Shawn Cheng adapts L. Frank Baum’s ‘The Wonderful Wizard of Oz’ in a single colour-splashed page and then does the same for the remaining 13 novels in ‘The Oz Series’ after which Sally Madden silently shows a key scene from ‘Peter Pan’ by J.M. Barrie and Andrea Tsurumi delicately details the retaking of Toad Hall from the end of Kenneth Grahame’s ‘The Wind in the Willows’ before Juliacks turns in a most dramatic reinterpretation of Frances Hodson Burnett’s ‘The Secret Garden’…

Kate Glasheen adapts and modifies ‘The Velveteen Rabbit’ by Margery Williams, after which C. Frakes adapts ‘How the Potato Face Blind Man Enjoyed Himself on a Fine Spring Morning’ from Carl Sandburg’s ‘Rootabaga Stories’ and Matt Wiegle offers his rebus-filled silent take on Franklin W. Dixon’s ‘The Tower Treasure (A Hardy Boys Mystery)’ whilst Katherine Hearst goes wild with an eerie examination of ‘Peter and the Wolf’ as never imagined by Serge Prokofiev…

Astrid Lindgren’s immortal ‘Pippi Longstocking’ inhabits a decidedly off-kilter world thanks to Emelie Östergren, balanced by a sobering snippet from Anne Frank’s ‘The Diary of a Young Girl’ from mainstream comicbook royalty Sid Jacobson & Ernie Colón, after which John W. Pierard treats us to a selection of contemporaneous (and Rude) ‘Schoolyard Rhymes’.

Hitting the home stretch of modernity, we close with a chilling and wordless adaption from Tori Christina McKenna of Richard Adams’ ‘Watership Down’ and a stunning recapitulation by Lucy Knisley J.K. Rowling’s ‘The Harry Potter Series’ – all of it. Really. In 8 pages…
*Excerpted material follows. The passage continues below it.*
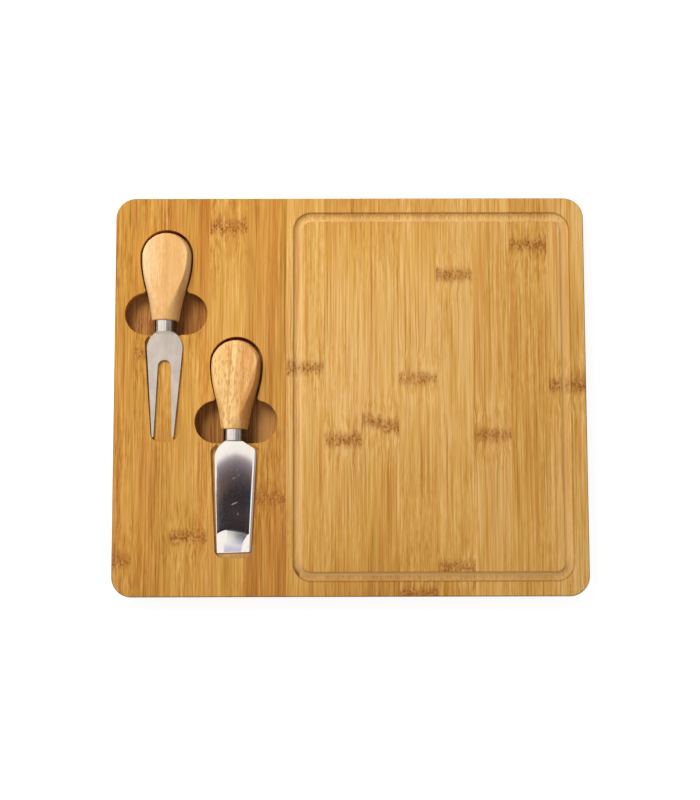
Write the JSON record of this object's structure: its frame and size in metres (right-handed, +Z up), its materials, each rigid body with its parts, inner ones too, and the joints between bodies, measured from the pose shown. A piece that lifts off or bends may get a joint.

Complementing the childhood obsessions is a ‘Gallery’ by 58 more artists, and ‘Contributors’, ‘Acknowledgments’, ‘Credits and Permissions’ and even an ‘Index’.

Each piece is preceded by an informative commentary page by Kick, and this sort of book is just what the art form comics needs to grow beyond our largely self-imposed ghetto, and anything done this well with so much heart and joy simply has to be rewarded.